Об этом — следующий мой правдивый рассказ, действие которого тоже происходило в Коктебеле.
На закрытом для простых смертных писательском пляже людей в тот день было совсем мало: человек пять-шесть, не больше. Была поздняя осень, купальный сезон уже кончился: в холодное море отваживались лезть лишь немногие смельчаки. Но солнце пригревало довольно сильно. И какая-то немолодая женщина с маленьким мальчиком — очевидно, внуком — шумно выражала свой восторг по поводу того, что нашлось все-таки в этом проклятом необустроенном Коктебеле местечко, где от палящих солнечных лучей можно укрыться под тентом.
— Моему Андрюшке, — говорила она, — солнце категорически противопоказано. И для нас это такое счастье!
Загорающая на солнце писательская жена — красивая холеная женщина — вполголоса сказала мужу:
— Володя, по-моему, эти люди не из нашего Дома…
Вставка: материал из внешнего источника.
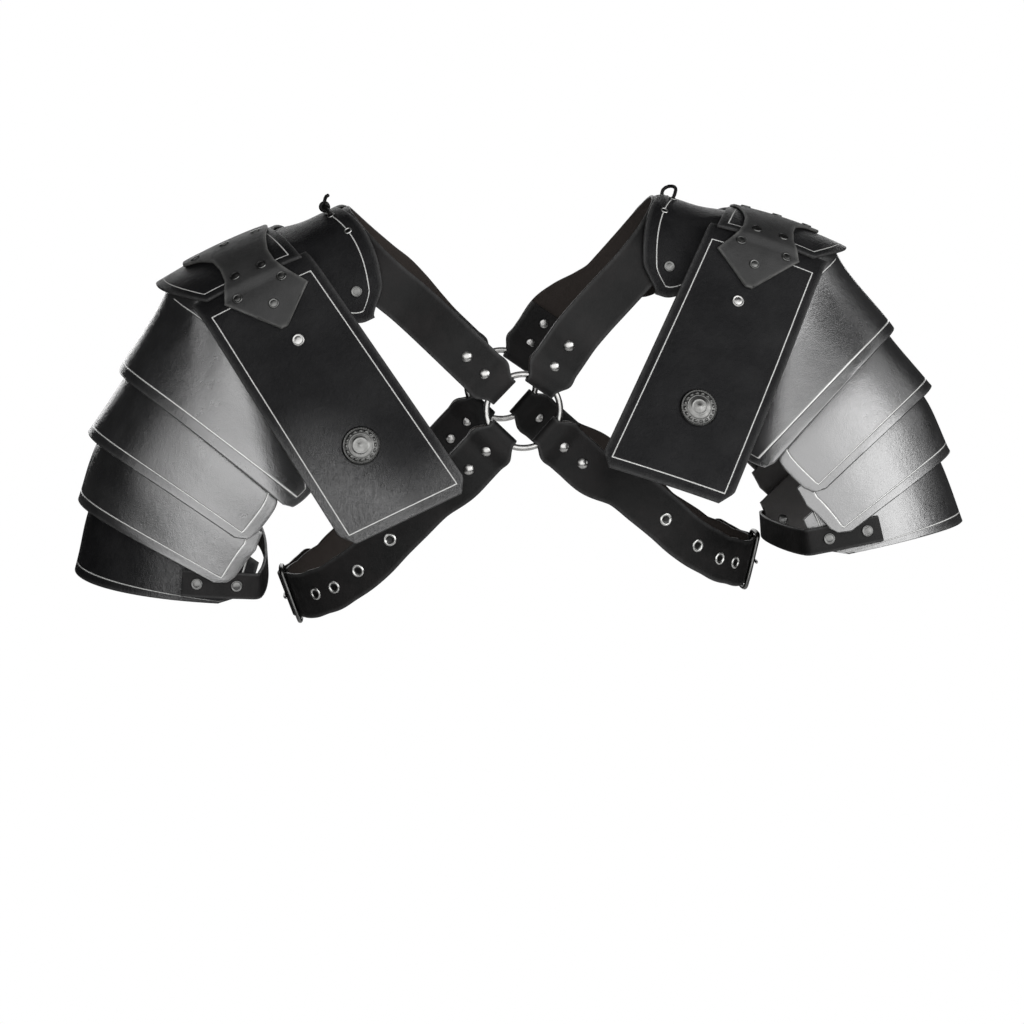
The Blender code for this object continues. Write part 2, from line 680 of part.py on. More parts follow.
def lower_strap_line():
    """Outer line of the lower strap on the torso, from the ring to the side."""
    rows = [(row["reach"] * TORSO_HALF_WIDTH, RING_HEIGHT - LAME_DROP * row["height"])
            for row in LOWER_PATH]
    return np.array(rows)


def torso_point(angle, height):
    """Point on the torso, an ellipse that narrows downward; angle is 0 in front."""
    below = RING_HEIGHT - LAME_DROP * LOWER_PATH[-1]["height"] - height
    reach = (TORSO_HALF_WIDTH - TORSO_TAPER * below) * np.sin(angle)
    return np.stack([reach, -CHEST_HALF_DEPTH * np.cos(angle), height + 0.0 * angle], axis=-1)


def torso_normal(angle):
    """Outward direction of the torso."""
    return unit(np.stack([np.sin(angle) / TORSO_HALF_WIDTH, -np.cos(angle) / CHEST_HALF_DEPTH,
                          -TORSO_TAPER * np.sin(angle) ** 2 / TORSO_HALF_WIDTH], axis=-1))


def lower_height(angle):
    """Height of the lower strap's middle at an angle round the torso."""
    line = lower_strap_line()
    angles = np.arcsin(np.clip(line[:, 0] / TORSO_HALF_WIDTH, 0.0, 1.0))
    return np.interp(np.minimum(angle, math.pi - angle), angles, line[:, 1])


def buckle_layers():
    """Offsets from the torso line: back strap, heel bar, and front strap over it."""
    back = STRAP_THICKNESS / 2.0
    bar = STRAP_THICKNESS + CLEARANCE + BUCKLE_WIRE
    over = STRAP_THICKNESS + CLEARANCE + 2.0 * BUCKLE_WIRE + CLEARANCE + STRAP_THICKNESS / 2.0
    return back, bar, over


def front_strap_path(side):
    """Mid line of the lower front strap, from its fold through the buckle to its tip."""
    points, normals, widths = fold_on_chest(-side["fall"])
    heel, front, _size = buckle_angles()
    tip = BUCKLE_ANGLE + STRAP_TIP / CHEST_HALF_DEPTH
    angles = np.concatenate([np.linspace(TORSO_START, front + 0.02, 12),
                             np.linspace(front + 0.02, heel - 0.03, 5)[1:],
                             np.linspace(heel - 0.03, tip, 6)[1:]])
    back, _bar, over = buckle_layers()
    rise = smooth((angles - front - 0.02) / (heel - front - 0.05))
    offset = back + (over - back) * rise
    path = torso_point(angles, lower_height(angles))
    path = path + torso_normal(angles) * offset[:, None]
    width = np.concatenate([widths, np.full(len(angles), STRAP_WIDTH)])
    width[-1] = STRAP_WIDTH * 0.35
    return (np.concatenate([points, path]), np.concatenate([normals, torso_normal(angles)]),
            width)


def buckle_angles():
    """Angles of the heel bar and the front bar round the torso, and the bars' distance."""
    heel = BUCKLE_ANGLE + 0.02
    return heel, heel - BUCKLE_LENGTH / CHEST_HALF_DEPTH, BUCKLE_LENGTH


def back_strap_path(side, steps=14):
    """Mid line of the lower back strap, from the back fold to its end under the buckle."""
    points, normals, widths = fold_on_chest(-side["fall"])
    angles = np.linspace(math.pi - TORSO_START, BUCKLE_ANGLE - 0.02, steps)
    path = torso_point(angles, lower_height(angles))
    path = path + torso_normal(angles) * STRAP_THICKNESS / 2.0
    full = np.concatenate([mirrored(points, 1.0, back=True), path])
    facing = np.concatenate([mirrored(normals, 1.0, back=True), torso_normal(angles)])
    return full, facing, np.concatenate([widths, np.full(steps, STRAP_WIDTH)])


def buckle_path(side, per_side=5):
    """Closed wire line of the side buckle, heel bar low and front bar over the strap."""
    _back, bar, _over = buckle_layers()
    high = STRAP_THICKNESS + CLEARANCE * 3.0 + BUCKLE_WIRE
    half = STRAP_WIDTH / 2.0 + BUCKLE_WIRE + CLEARANCE + BUCKLE_PLAY / 2.0
    heel, front, size = buckle_angles()
    angles = np.array([heel, front])
    heights = lower_height(angles)
    places = torso_point(angles, heights) + torso_normal(angles) * np.array([[bar], [high]])
    along = unit(places[1] - places[0])
    facing = torso_normal(np.array([(heel + front) / 2.0]))[0]
    up = unit(np.cross(along, facing))
    corner = 0.004
    outline = []
    for centre, sign in (((size - corner), 1.0), (corner, -1.0)):
        for vertical in (sign, -sign):
            for step in range(per_side):
                turn = step / (per_side - 1.0) * math.pi / 2.0
                if (sign > 0.0) == (vertical > 0.0):
                    turn = math.pi / 2.0 - turn
                outline.append((centre + sign * corner * math.cos(turn),
                                vertical * (half - corner + corner * math.sin(turn))))
    path = np.array([places[0] + along * place + up * height for place, height in outline])
    return mirrored(path, side["hand"])


def ring_path(segments, back):
    """Circle of the harness ring."""
    turns = np.linspace(0.0, 2.0 * math.pi, segments, endpoint=False)
    depth = CHEST_HALF_DEPTH if back else -CHEST_HALF_DEPTH
    return np.stack([RING_RADIUS * np.cos(turns), np.full(segments, depth),
                     RING_HEIGHT + RING_RADIUS * np.sin(turns)], axis=-1)


def arm_strap_path(side, steps=12):
    """Mid line of the arm strap, from its tab on the last lame round the inside of the arm."""
    last = len(LAMES) - 1
    wrap = math.radians(LAMES[last]["wrap_top"])
    reach = ARM_STRAP_TAB / (ARM_HALF_DEPTH * LAMES[last]["depth"])
    angles = np.linspace(wrap - reach, wrap + 0.03, 6)
    shares = level_shares(last, angles, ARM_STRAP_HEIGHT)
    lift = CLEARANCE * 4.0 + STRAP_THICKNESS / 2.0
    facing = lame_normal(last, angles, shares)
    outer = lame_point(last, angles, shares) + lift * facing
    inner_facing = lame_normal(last, -angles[::-1], shares[::-1])
    inner = lame_point(last, -angles[::-1], shares[::-1]) + lift * inner_facing
    span = float(inner[0][1] - outer[-1][1])
    leave = np.array([-ARM_STRAP_BULGE * 4.0, span * 0.4, 0.0])
    arrive = np.array([ARM_STRAP_BULGE * 4.0, span * 0.4, 0.0])
    shares = np.linspace(0.0, 1.0, steps + 2)[1:-1, None]
    middle = hermite(outer[-1], inner[0], leave, arrive, shares)
    along = unit(np.gradient(np.concatenate([outer[-1:], middle, inner[:1]]), axis=0))[1:-1]
    up = np.array([0.0, 0.0, 1.0])
    across = unit(np.cross(along, up))
    middle_facing = across * (1.0 if float(across[len(across) // 2][0]) < 0.0 else -1.0)
    path = np.concatenate([outer, middle, inner])
    normals = np.concatenate([facing, middle_facing, inner_facing])
    placed = rest_on_side(path, side)
    return placed, unit(rest_on_side(path + normals * 0.01, side) - placed)


def lathe(name, profile, segments, frame, material):
    """Turn a profile of radius and height round a placed axis."""
    centre, axis, first, second = frame
    turns = np.linspace(0.0, 2.0 * math.pi, segments, endpoint=False)
    points = [centre + axis * profile[0][1]]
    for radius, height in profile[1:-1]:
        for turn in turns:
            points.append(centre + axis * height
                          + radius * (first * math.cos(turn) + second * math.sin(turn)))
    points.append(centre + axis * profile[-1][1])
    faces = []
    for side in range(segments):
        faces.append((0, 1 + side, 1 + (side + 1) % segments))
    for ring in range(len(profile) - 3):
        base = 1 + ring * segments
        for side in range(segments):
            beside = (side + 1) % segments
            faces.append((base + side, base + segments + side,
                          base + segments + beside, base + beside))
    base = 1 + (len(profile) - 3) * segments
    for side in range(segments):
        faces.append((base + side, len(points) - 1, base + (side + 1) % segments))
    return add_node(name, points, faces, material)


def surface_frame(side, across, length, offset):
    """Place and directions on the shared surface, for parts that sit on it."""
    small = 1e-3
    centre = rest_on_side(shoulder(np.array(across), np.array(length), offset), side)
    above = rest_on_side(shoulder(np.array(across), np.array(length), offset + small), side)
    beside = rest_on_side(shoulder(np.array(across + small), np.array(length), offset), side)
    axis = unit(above - centre)
    first = unit(beside - centre)
    return centre, axis, first, np.cross(axis, first)


def add_concho(side, material):
    """Domed round ornament with a rim on the chest plate."""
    length = SADDLE_HALF_LENGTH + BEND_LENGTH + CONCHO_PLACE
    frame = surface_frame(side, float(plate_axis(length)), length, CHEST_OFFSET)
    radius = CONCHO_DIAMETER / 2.0
    base = CLEARANCE
    high = CONCHO_HEIGHT
    profile = [(0.0, base), (radius * 0.97, base), (radius, base + high * 0.18),
               (radius * 0.97, base + high * 0.36), (radius * 0.80, base + high * 0.30),
               (radius * 0.62, base + high * 0.55), (radius * 0.34, base + high * 0.88),
               (0.0, base + high)]
    return lathe("concho_" + side["name"], profile, 20, frame, material)


def add_lace(side, material):
    """Leather lace over the cap's neck edge with its short end standing up."""
    radius = LACE_DIAMETER / 2.0
    lift = radius + CLEARANCE
    first = neck(np.array([-0.043, -0.046, -0.049]), np.array([0.30, 0.22, 0.12]), lift)
    top = neck(np.array([-0.050, -0.050]), np.array([0.03, -0.03]), lift)
    stub = neck(np.array([-0.049, -0.047]), np.array([-0.05, -0.05]),
                np.array([lift + LACE_STUB * 0.5, lift + LACE_STUB]))
    path = rest_on_side(np.concatenate([first, top, stub]), side)
    return tube("lace_" + side["name"], path, radius, 6, material)


def build():
    """Make every piece of the armour."""
    clear_scene()
    black = leather("black_leather", (0.012, 0.012, 0.013), 0.32)
    strap_leather = leather("strap_leather", (0.016, 0.015, 0.015), 0.42)
    nickel = steel("nickel_steel", 0.18)
    silver = steel("concho_silver", 0.30)

    for side in SIDES:
        name = side["name"]
        grids = {
            "shoulder_cap": cap_grid(5, 21),
            "saddle_plate": saddle_grid(5),
            "connector": connector_grid(4),
            "chest_plate": chest_grid(5),
        }
        for piece, grid in grids.items():
            placed = rest_on_side(grid, side)
            wall(piece + "_" + name, placed, outward(placed, side, INSIDE), LEATHER, black)
        for index in range(len(LAMES)):
            grid, _normals = lame_grid(index, SEGMENTS["lame_around"], SEGMENTS["lame_down"])
            placed = rest_on_side(grid, side)
            wall("arm_lame_%d_%s" % (index + 1, name), placed,
                 outward(placed, side, INSIDE), LEATHER, black)

        path, facing, width = over_strap_path(side)
        ribbon("over_strap_" + name, mirrored(path, side["hand"]),
               mirrored(facing, side["hand"]), width, STRAP_THICKNESS, strap_leather)

        path, facing, width = front_strap_path(side)
        ribbon("front_strap_" + name, mirrored(path, side["hand"]),
               mirrored(facing, side["hand"]), width, STRAP_THICKNESS, strap_leather)
        path, facing, width = back_strap_path(side)
        ribbon("back_strap_" + name, mirrored(path, side["hand"]),
               mirrored(facing, side["hand"]), width, STRAP_THICKNESS, strap_leather)
        tube("side_buckle_" + name, buckle_path(side), BUCKLE_WIRE, SEGMENTS["wire"],
             nickel, closed=True)

        path, facing = arm_strap_path(side)
        ribbon("arm_strap_" + name, path, facing, np.full(len(path), ARM_STRAP_WIDTH),
               STRAP_THICKNESS, strap_leather)
        add_concho(side, silver)
        add_lace(side, strap_leather)

    tube("front_ring", ring_path(SEGMENTS["ring"], False), RING_WIRE, SEGMENTS["wire"],
         nickel, closed=True)
    tube("back_ring", ring_path(SEGMENTS["ring"], True), RING_WIRE, SEGMENTS["wire"],
         nickel, closed=True)


build()
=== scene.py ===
import logging
import math
from dataclasses import dataclass, field
from enum import Enum
from typing import Callable, Optional, Sequence

import bpy
import numpy as np
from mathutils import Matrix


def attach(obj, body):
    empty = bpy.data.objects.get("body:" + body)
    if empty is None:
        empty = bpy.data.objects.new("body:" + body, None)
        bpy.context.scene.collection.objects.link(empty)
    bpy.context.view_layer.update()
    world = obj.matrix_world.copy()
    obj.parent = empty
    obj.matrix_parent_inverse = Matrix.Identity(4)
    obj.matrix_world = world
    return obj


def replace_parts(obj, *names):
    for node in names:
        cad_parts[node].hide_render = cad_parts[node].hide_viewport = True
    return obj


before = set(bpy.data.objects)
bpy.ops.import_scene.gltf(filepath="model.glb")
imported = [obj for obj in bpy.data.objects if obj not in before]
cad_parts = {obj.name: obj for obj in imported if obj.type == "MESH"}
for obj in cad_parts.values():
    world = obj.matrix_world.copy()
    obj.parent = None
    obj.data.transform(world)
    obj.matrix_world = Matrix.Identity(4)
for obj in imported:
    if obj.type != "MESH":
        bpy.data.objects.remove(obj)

Array = np.ndarray
log = logging.getLogger("pauldrons")


@dataclass(frozen=True)
class Sit:
    """How one pauldron sits: its hand, lift, forward pitch and strap angles."""

    name: str
    hand: float
    lift: float
    pitch: float
    rise: float
    fall: float
    drift: float


class Side(Enum):
    """The two sides, as a viewer who faces the front sees them."""

    LEFT = Sit("left", -1.0, 0.0035, 3.5, 47.5, 43.0, 1.0)
    RIGHT = Sit("right", 1.0, -0.0035, -5.0, 52.0, 45.0, 0.95)


def smooth(value: Array) -> Array:
    """Ease from 0 to 1 with level ends."""
    value = np.clip(value, 0.0, 1.0)
    return value * value * (3.0 - 2.0 * value)


def unit(vectors: Array) -> Array:
    """Scale vectors to length one."""
    return vectors / np.maximum(np.linalg.norm(vectors, axis=-1, keepdims=True), 1e-12)


def hermite(start: Array, end: Array, leave: Array, arrive: Array, share: Array) -> Array:
    """Cubic from start to end with given end directions.

    Args:
        start: First point.
        end: Last point.
        leave: Direction and pull at the first point.
        arrive: Direction and pull at the last point.
        share: Place along the curve, 0 to 1.

    Returns:
        The points: the four Hermite cubics weigh the two ends and their pulls.
    """
    s2, s3 = share * share, share ** 3
    return (start * (2.0 * s3 - 3.0 * s2 + 1.0) + leave * (s3 - 2.0 * s2 + share)
            + end * (3.0 * s2 - 2.0 * s3) + arrive * (s3 - s2))


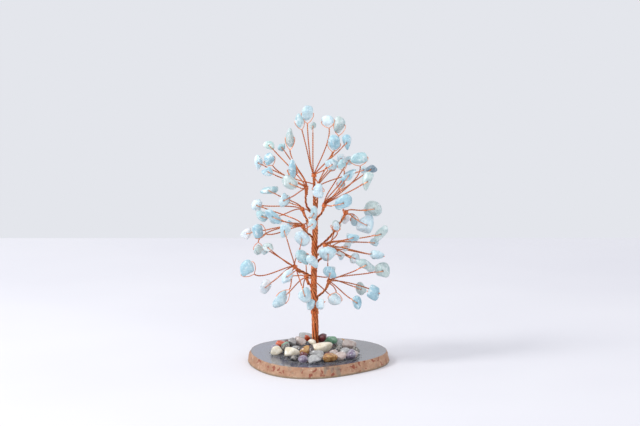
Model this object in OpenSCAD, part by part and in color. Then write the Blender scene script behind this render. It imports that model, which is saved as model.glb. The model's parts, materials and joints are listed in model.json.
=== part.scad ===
// Tree of life twisted from copper wire, with drilled stone chips for leaves, on an agate slice.
// The origin is on the trunk's axis at the slice's underside. +Z is up and the front faces -Y.

/* [Agate slice] */
// Mean radius of the slice at its underside
slice_r = 35.5; // [33:0.5:38]
// Thickness of the slice
slice_h = 5.6; // [5:0.1:6]
// How much smaller the polished top is than the underside, as a ratio
slice_top_ratio = 0.955; // [0.93:0.005:0.98]

/* [Trunk] */
// Height at which the trunk ends and the leader begins
trunk_top = 79; // [78:0.5:80]
// Radius of the trunk at its foot
trunk_r_foot = 2; // [1.9:0.05:2.1]
// Radius of the trunk at its top
trunk_r_top = 1.25; // [1.1:0.05:1.4]
// Number of outer strands in the trunk
strands = 6; // [5:1:6]
// Turns that the strands make from foot to top
strand_turns = 2.5; // [1:0.5:3]

/* [Wire] */
// Radius of the single wire in a loop
wire_r = 0.18; // [0.15:0.01:0.2]
// Radius of a twig, which is a twisted pair of that wire
twig_r = 0.32; // [0.3:0.01:0.32]
// Radius of a bough's stem where it leaves the trunk
stem_r = 0.8; // [0.7:0.02:0.8]
// Radius of the stem's end inside the ring of twigs
stem_end_r = 0.45; // [0.4:0.05:0.5]
// Distance between the feet of neighbouring twigs round the stem's end
foot_spacing = 0.96; // [0.94:0.01:1]
// Radius of the knuckle that a bough bends at
knuckle_r = 0.86; // [0.82:0.01:0.9]
// Gap between a bough's knuckle and the trunk
root_gap = 0.15; // [0.1:0.01:0.2]

/* [Chips] */
// Radius of the hole drilled through a leaf chip
hole_r = 0.35; // [0.3:0.01:0.4]
// Thickness of a leaf chip for each unit of its width
chip_flatness = 0.75; // [0.7:0.01:0.8]

/* [Stone heap] */
// Radius of the glue bed on the slice
glue_r = 27; // [26:0.5:28]
// Height of the glue bed at its middle
glue_h = 8.5; // [8:0.1:9]

/* [Hidden] */
copper = "#BE6A44";
aqua = "#A9D2DE";

// How a chip is drilled, as the principal axis that its hole follows
ACROSS = 0;   // across its width
THROUGH = 1;  // through its thickness
ALONG = 2;    // along its length

// Columns of the table of boughs
NAME = 0;
ROOT_Z = 1;
BEND = 2;
KNOT = 3;
CHIPS = 4;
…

— Ну и что же, Наденька? — робко возразил он.
— Во-ло-дя, — стальным голосом сказала она.
Володя нехотя встал и поплелся к возведенной недавно у входа на пляж помпезной деревянной арке, возле которой сидела дежурная в белом халате.
Он что-то пошептал ей, кивая в сторону прячущихся под тентом, и вернулся к жене.
А следом за ним на пляже появилась и дежурная.
Подойдя к счастливой бабушке внука, которому врачи строго-настрого запретили лежать на солнце, она вежливо спросила, есть ли у них пропуск. Пропуска, естественно, не оказалось. Тогда она так же вежливо объяснила, что этот пляж — не для всех, а только для тех, кто имеет право.
И пошли они, солнцем палимы…
А в заключение — еще одна, последняя моя история про инженеров человеческих душ. Совсем коротенькая.
Ночью того дня, когда сняли Хрущева, во внутреннем дворе нашего писательского дома раздался зычный мужской голос:
— Писатели!.. Слышите меня?!
Проснувшиеся писатели приникли к окнам. Некоторые даже высунулись из форточек.
Голос внятно, раздельно произнес:
— Гов-ню-ки!
Возражений не последовало.
Писатели отпрянули от окон и легли спать.
Искусство принадлежит народу
В такой чеканной форме мысль эту выразил Ленин. И именно с его легкой руки она и вошла в советский новояз. Предполагалось при этом, что искусство хоть и должно принадлежать народу, но раньше, до победы пролетарской революции, об этом можно было только мечтать. И лишь теперь, при советской власти, эта вековая мечта каждого истинного художника наконец-то стала явью.
На первых порах художники (во всяком случае, некоторые из них) в это поверили, о чем свидетельствует такой рассказ, слышанный мною от моей приятельницы Наташи Роскиной.
С героем этого своего рассказа художником Гущиным она познакомилась после войны, в Саратове, где он оказался после так называемой репатриации. А до того — был эмигрантом. На родину хотел вернуться давно, но возможность такая представилась только в сорок пятом. И он немедленно этой возможностью воспользовался.
Во время революции молодой художник Николай Гущин оказался на Урале. Был он в ту пору горячим сторонником большевиков, распространял какие-то большевистские листовки. Но сила тогда была на стороне Колчака, и, спасаясь от колчаковской контрразведки, он — после разных передряг — оказался на Дальнем Востоке. А оттуда, морем, попал в Европу. И в конце концов обосновался в Париже.
Тут бы ему и укорениться: ведь для художника Париж — это земля обетованная.
Но Гущин мечтал о возвращении домой, на родину. И стал хлопотать о въездной визе.
Однако большевики — те самые, из-за приверженности к которым он, в сущности, тут и оказался, — в визе ему решительно отказали.
Он обивал пороги советского посольства и консульства, добивался, хлопотал, возмущался, просил, умолял, доказывал — ничего не помогало.
Так прошло несколько лет.
И вот однажды он встретил в кафе Маяковского — старого своего приятеля, еще по дореволюционной художественной Москве.
Гущин кинулся к нему, как к родному. Рассказал о своих мытарствах и, зная, что Маяковский в Советской России человек влиятельный, попросил помочь.
Но Маяковский на эту просьбу отреагировал неожиданно. Он сказал:
— А зачем, собственно, тебе туда ехать?
— То есть как — зачем? — изумился Гущин.
Ему казалось, что кому другому, но уж Маяковскому объяснять это ему, во всяком случае, не придется. И этот странный вопрос поэта был для него — как ушат холодной воды.